As far as the future of the movement is concerned, Chicago reparations activists have declared their intention to follow in the path of domestic and international human rights efforts by convincing the city’s political leaders to provide eminently reasonable and fair redress to the Chicago police torture survivors and their family members. Aldermen Moreno and Brookins anticipate that a hearing on the anti-torture ordinance, which has been sent to the Finance Committee, will be convened this February. In the meantime, CTJM has launched a concentrated effort to persuade every alderman to support the bill, including promoting an online petition campaign.

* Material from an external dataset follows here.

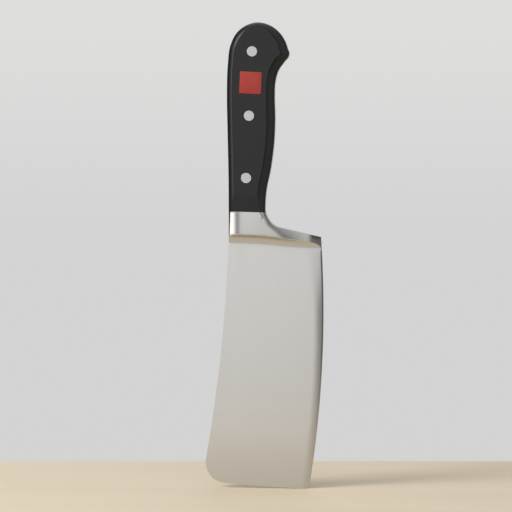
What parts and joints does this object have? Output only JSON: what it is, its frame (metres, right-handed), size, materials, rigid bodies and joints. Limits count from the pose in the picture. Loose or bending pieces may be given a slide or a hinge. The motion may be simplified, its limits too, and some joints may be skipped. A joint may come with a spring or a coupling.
{
  "type": "kitchen cleaver",
  "caption": "Forged kitchen cleaver: a broad blade with bolster and full tang in one piece, two moulded scales held by flush rivets, and a plain square inlay.",
  "frame": {"origin": "bottom centre of the box, on the surface that the toe of the blade stands on", "axes": "+Z from the front end of the blade up to the butt of the handle, +X from the spine to the cutting edge, +Y away from the side with the inlay"},
  "size_m": [0.075, 0.017, 0.295],
  "materials": {
    "blade_steel": "satin ground, bolster polished",
    "scale_black": "moulded, fine satin",
    "rivet_steel": "ground flush with the scale",
    "inlay_red": "plain, smooth"
  },
  "bodies": {
    "root": {"blade_with_tang": "blade_steel", "scale_inlay_side": "scale_black", "scale_plain_side": "scale_black", "inlay": "inlay_red", "rivet_post_neck": "rivet_steel", "rivet_post_middle": "rivet_steel", "rivet_post_butt": "rivet_steel", "rivet_sleeve_neck": "rivet_steel", "rivet_sleeve_middle": "rivet_steel", "rivet_sleeve_butt": "rivet_steel"}
  },
  "joints": []
}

Through his City Council floor leader, Pat O’Connor, and his Corporation Counsel, attorney Steve Patton, Mayor Emanuel has already voiced his reluctance to compensate the survivors who are legally barred from suing the city by the statute of limitations. But in the face of the more than $20 million Chicago has spent defending Burge, Emanuel’s claim that the city is too cash-strapped to make reparations rings hollow. Without doubt, it is now well past time for Emanuel and the City Council to put weight behind their apologies and to make amends to the torture survivors, their families and their communities for the suffering they have been subjected to by the city and its agents during the past four decades.